For the second approach, what we found is that the aggregations from the “fine grain” datasets are not passed in as values. Instead, it seems quicksight is joining the tables, and then doing the calculations for those aggregate fields again. I tested this by making a visual in both the fine-grain dataset and the dataset that has everything joined in. Despite the visual plotting the same fields from each dataset, the joined dataset had massively inflated values, even though the calculated fields were solely from the fine-grain dataset. See pics below. The top pic is the joined dataset and the bottom is the fine-grain dataset (which is correct)


Unless I am doing something wrong when joining the datasets or creating the calculations, I don’t really know how to approach this problem. Advice would be greatly helpful.

Hi @B_Burgess,

Do you have a one-to-many relationship between the 2 tables that you’re joining? That would inflate your values.

Take a look at use case #2 in this article. It’s about using LAC-A functions to deduplicate data.

Thank you for linking this article, it is helping me think about deduplication in a much cleaner way. I started working on deduplicating the calculated fields in a single dataset this morning and things are going okay so far. I’ll just outline my thought process below so others can see and hopefully benefit.

We have a one-to-many relationship in every table that we are relating to our “customers” table. Specifically, we have the following tables we are working with:

transactions: this is a table that records the purchases each customer makes and when.

check ins: this is a table that records when customers visit our business

passes: these are items customers buy and have attached to their account to be able to check in

membership: same as passes except they have a start and end date and persist after check ins

To use LAC-A functions to deduplicate the resulting joined table, I will need to add the unique identifiers from each joined table to the partition list, in addition to my desired partitioning fields.

For example, if I wanted to calculate the lifetime value of a single customer (sum of all successful transactions, partitioned by customer ID), I would need to use a function like the following:

LTVbyCustomer:

sum(ifelse({transactionStatus}="success",transactionAmount,0),[{customerID},{passID},{membershipID},{checkinID}])

In the above, customerID is the desired partitioning field, while passID, membershipID, and checkID are there for deduplicating purposes.

I also noticed the article mentions that this method of deduplicating is recommended for LAC-A functions only. I have some calculations where I need the field to become a dimension in a visual, so I will need to use a LAC-W function. What precautions do I need to take? For instance, one dimension I will need to calculate is the number of passes a customer buys before buying a membership. This “conversion velocity” number is very important to me for identifying customer segments and so it needs to be a dimension I can group by in a visual. Doing the above but using an “Over” function with PRE_FILTER argument doesn’t seem to yield any errors or incorrect values, so why is LAC-A recommended for deduplications and not also LAC-W?
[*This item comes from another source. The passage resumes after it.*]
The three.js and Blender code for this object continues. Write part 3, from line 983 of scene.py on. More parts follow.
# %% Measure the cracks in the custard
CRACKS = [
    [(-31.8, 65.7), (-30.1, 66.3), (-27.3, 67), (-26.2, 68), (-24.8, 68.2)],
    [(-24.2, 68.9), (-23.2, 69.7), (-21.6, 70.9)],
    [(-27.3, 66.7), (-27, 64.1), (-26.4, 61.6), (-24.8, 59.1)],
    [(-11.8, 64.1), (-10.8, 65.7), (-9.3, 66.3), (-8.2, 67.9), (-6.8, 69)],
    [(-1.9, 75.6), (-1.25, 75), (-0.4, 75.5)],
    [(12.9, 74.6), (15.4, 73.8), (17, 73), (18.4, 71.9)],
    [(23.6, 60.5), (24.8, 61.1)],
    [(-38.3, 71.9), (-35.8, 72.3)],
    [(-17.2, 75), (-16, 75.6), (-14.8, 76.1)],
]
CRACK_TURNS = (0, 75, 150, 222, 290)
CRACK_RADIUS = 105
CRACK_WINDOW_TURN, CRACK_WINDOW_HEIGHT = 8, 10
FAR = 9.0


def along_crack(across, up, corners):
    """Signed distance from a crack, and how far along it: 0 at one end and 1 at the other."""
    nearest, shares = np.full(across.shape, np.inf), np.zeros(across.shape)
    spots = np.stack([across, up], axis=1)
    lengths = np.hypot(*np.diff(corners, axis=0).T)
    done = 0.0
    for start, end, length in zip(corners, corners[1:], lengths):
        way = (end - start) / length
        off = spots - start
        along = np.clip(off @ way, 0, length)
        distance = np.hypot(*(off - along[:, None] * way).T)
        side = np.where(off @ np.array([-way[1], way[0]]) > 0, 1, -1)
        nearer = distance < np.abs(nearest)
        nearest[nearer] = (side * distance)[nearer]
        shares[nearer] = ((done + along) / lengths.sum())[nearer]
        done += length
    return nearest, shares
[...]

Do you have a transactionID in your dataset? The calculated field you need in this example should be something like this:

sum(min({transactionAmount}, [{transactionID}]))

You need to use the field which uniquely identifies your transaction in the partition. Sometimes it’s not one single field. Depending on your dataset, it could be a combination of multiple fields.
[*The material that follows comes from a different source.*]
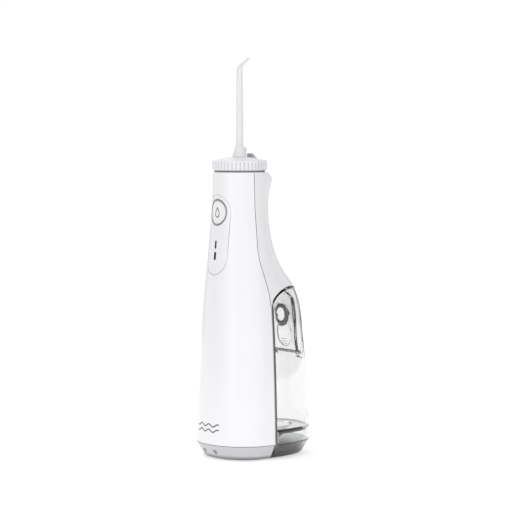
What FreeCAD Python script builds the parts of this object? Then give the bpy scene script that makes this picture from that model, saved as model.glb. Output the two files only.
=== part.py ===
"""A cordless water flosser: an upright handle with a clear removable water tank at its back.

x is right, y is back, z is up, in millimetres. The button faces -y. Inside this file every y is
counted from the jet tip's axis; the cell axis_y carries that axis to its place in the row's frame,
whose origin lies on the floor under the middle of the whole object.
"""
import FreeCAD, Part
import math
import os
import Sketcher
from FreeCAD import Placement, Rotation, Vector

DIMS = {
    # row frame and body form
    "axis_y": -13.0,
    "crease_z": 11.0,
    "foot_inset": 6.2,
    "front_power": 2.1,
    "rear_power": 2.4,
    "wall": 2.0,
    "seam_gap": 0.4,
    "seam_top_y": -0.8,
    "bay_y": 7.2,
    "arch_spring_z": 107.5,
    "arch_run": 24.0,
    "arch_rise": 17.0,
    # control panel, button and lights
    "panel_half_width": 11.75,
    "panel_low_z": 133.3,
    "panel_high_z": 190.7,
    "panel_depth": 1.0,
    "panel_gap": 0.25,
    "button_z": 178.2,
    "button_r": 8.2,
    "bezel_r": 9.6,
    "bezel_bore_r": 8.4,
    "bezel_proud": 0.35,
    "lens_high_z": 155.0,
    "lens_low_z": 146.8,
    "lens_height": 6.0,
    "lens_high_half": 1.0,
    "lens_low_half": 1.3,
    # knob, latch and tip
    "knob_r": 19.9,
    "knob_low_z": 208.3,
    "knob_edge_z": 215.7,
    "knob_crown_z": 217.9,
    "knob_ribs": 42,
    "socket_r": 5.0,
    "socket_bore_r": 3.05,
    "stem_r": 2.95,
    "stem_low_z": 198.0,
    "collar_top_z": 225.5,
    "tip_bend_z": 280.6,
    "tip_bend_r": 5.0,
    "tip_bend_deg": 53.0,
    "tip_end_length": 7.6,
    "latch_z": 211.9,
    # tank
    "tank_gap": 0.5,
    "tank_wall": 1.9,
    "tank_plate": 1.8,
    "tank_floor_z": 21.5,
    "sump_y": 27.0,
    "sump_low_z": 13.0,
    "sump_foot_r": 5.5,
    "sump_rim_r": 16.5,
    "spout_z": 17.0,
    "spout_r": 4.0,
    "spout_bore_r": 2.0,
    "port_z": 101.7,
    "port_r": 7.6,
    "seal_r": 6.9,
    "seal_bore_r": 5.05,
    "seal_flange_r": 8.7,
    "seal_reach": 2.4,
    "door_half_width": 12.2,
    "door_low_z": 74.5,
    "door_round_r": 17.3,
    "door_thick": 2.6,
    "hinge_y": 44.6,
    "hinge_r": 0.75,
    # battery, motor and gears
    "cell_r": 7.1,
    "cell_length": 50.0,
    "cell_low_z": 17.0,
    "cell_x": 7.6,
    "cell_y": -11.0,
    "motor_r": 12.2,
    "motor_low_z": 77.0,
    "motor_length": 29.8,
    "motor_y": -9.0,
    "shaft_r": 1.0,
    "gear_module": 0.8,
    "pinion_teeth": 8,
    "gear_teeth": 32,
    "gear_z": 124.5,
    "axle_r": 1.5,
    "crank_throw": 1.0,
    "crank_r": 5.5,
    "rod_length": 26.0,
    # pump
    "pump_y": -1.7,
    "piston_r": 4.97,
    "guide_r": 6.4,
    "running_gap": 0.08,
    "bore_r": 5.05,
    "pump_r": 8.3,
    "pump_low_z": 143.0,
    "pump_top_z": 170.0,
    "head_r": 9.0,
    "head_top_z": 181.0,
    "valve_r": 1.6,
    "inlet_x": -4.8,
    "hose_x": -15.6,
    "hose_low_x": -20.0,
    "hose_y": -1.2,
    "hose_r": 2.1,
    "hose_bore_r": 1.42,
    # board
    "board_y": -14.6,
    "board_thick": 1.2,
    "board_half_width": 8.6,
    "board_low_z": 136.0,
    "board_high_z": 194.5,
    "board_screw_low_z": 139.5,
    "board_screw_high_z": 191.6,
    "lead_r": 0.55,
    # screws
    "case_head_r": 2.3,
    "case_head_h": 1.3,
    "case_shank_r": 0.88,
    "case_shank_h": 3.3,
    "small_head_r": 1.7,
    "small_head_h": 1.2,
    "small_shank_r": 0.95,
    "small_shank_h": 3.6,
}

# Outlines of the body seen from the front and from the side: height above the floor and distance
# from the tip's axis to the left and right side, to the front and to the back.
HALF_WIDTH = [(11, 33.8), (45, 32.8), (85, 30.8), (110, 28.7),
              (140, 25.0), (165, 21.9), (185, 19.9), (207, 19.1)]
FRONT_DEPTH = [(11, 29.8), (45, 28.3), (85, 26.2), (124, 24.0),
               (150, 21.7), (176, 19.8), (195, 19.2), (207, 19.0)]
REAR_DEPTH = [
    (11, 55.8), (45, 54.3), (85, 51.6), (105, 49.4), (117, 46.3), (126, 40.7), (134, 33.6), (142, 28.0),
    (153, 22.9), (168, 19.7), (182, 19.2), (194, 21.0), (202, 23.7), (203.2, 23.5), (207, 19.2),
]
# The flat back of the tank that carries the filling door, seen from the side.
DOOR_FACE = [(71.0, 45.3), (75.0, 44.6), (81, 43.4), (91, 42.6),
             (100.8, 42.0), (111.5, 40.5), (117, 38.5), (121.5, 36.2)]
# Heights at which the body's level lines are drawn, closer together where it bends more.
STATIONS = [11, 20, 32, 45, 60, 75, 90, 100, 108, 116, 121, 126, 130, 134, 138, 143, 150, 160, 170, 180, 188,
            194, 198, 201, 202.6, 204, 205.5, 207]

# Places of the screws and feet, as (x, z) on the bay wall and (x, y) on the base.
FRAME_SCREWS = ((-9.5, 34.0), (9.5, 34.0), (-9.5, 72.5), (9.5, 72.5))
BASE_SCREWS = ((-17.0, -8.0), (17.0, -8.0))
BASE_SCREW_Z = 8.6
MOTOR_SCREW_X = 8.0
PUMP_SCREW_X = 10.4
FOOT_PADS = ((-15.0, 1.0), (15.0, 1.0), (-9.0, -16.0), (9.0, -16.0))
SIDE_GAP = 0.3  # between the filling door and the tank on each side

doc = FreeCAD.newDocument("water_flosser")
sheet = doc.addObject("Spreadsheet::Sheet", "Dims")
parts = {}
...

Let’s say your dataset looks like this:

transactionID passID transactionAmount
1 11 100
1 12 100
2 21 300
2 22 300

The min function is what deduplicates the data. The min of transactionAmount grouped by transactionID gives you {100, 300}. QuickSight then performs the sum grouped by the dimension(s) in your visual. If you add the calculated field to a KPI, the sum of the resulting min values gives you 400.

Including the condition based on transactionStatus:

sum(min(ifelse({transactionStatus} = "success", {transactionAmount}, 0), [{transactionID}]))

If you use LAC-W instead, your calculated field would look like this:

minOver(ifelse({transactionStatus} = "success", {transactionAmount}, 0), [{transactionID}], PRE_AGG)

LAC-W is like adding a calculated column to your dataset without grouping, so your data ends up looking like this:

transactionID passID transactionAmount minOver
1 11 100 100
1 12 100 100
2 21 300 300
2 22 300 300

If you then do a sum on top of that, you get 100 + 100 + 300 + 300 = 800.

To handle for the duplicates, you have to divide by the number of times each transactionID appears.

minOver(ifelse({transactionStatus} = "success", {transactionAmount}, 0), [{transactionID}], PRE_AGG) /
countOver(ifelse({transactionStatus} = "success", {transactionID}, null), [{transactionID}], PRE_AGG)
transactionID passID transactionAmount minOver divided by countOver
1 11 100 50
1 12 100 50
2 21 300 150
2 22 300 150

If you then do a sum on top of that, you get 50 + 50 + 150 + 150 = 400.

As you can see, it’s much easier to deduplicate data using LAC-A. However, in some cases you have no choice but to use LAC-W, e.g., if you need to use the calculated field as a dimension in your visual (LAC-A isn’t allowed as a dimension).

Thank you, this is a great explanation of the deduplication problem and LAC-A and LAC-W solutions. I have been working on my dataset using the fully joined table (which is very big in SPICE but still under our limit), and these tips are helpful.

I am marking as solution for the time being.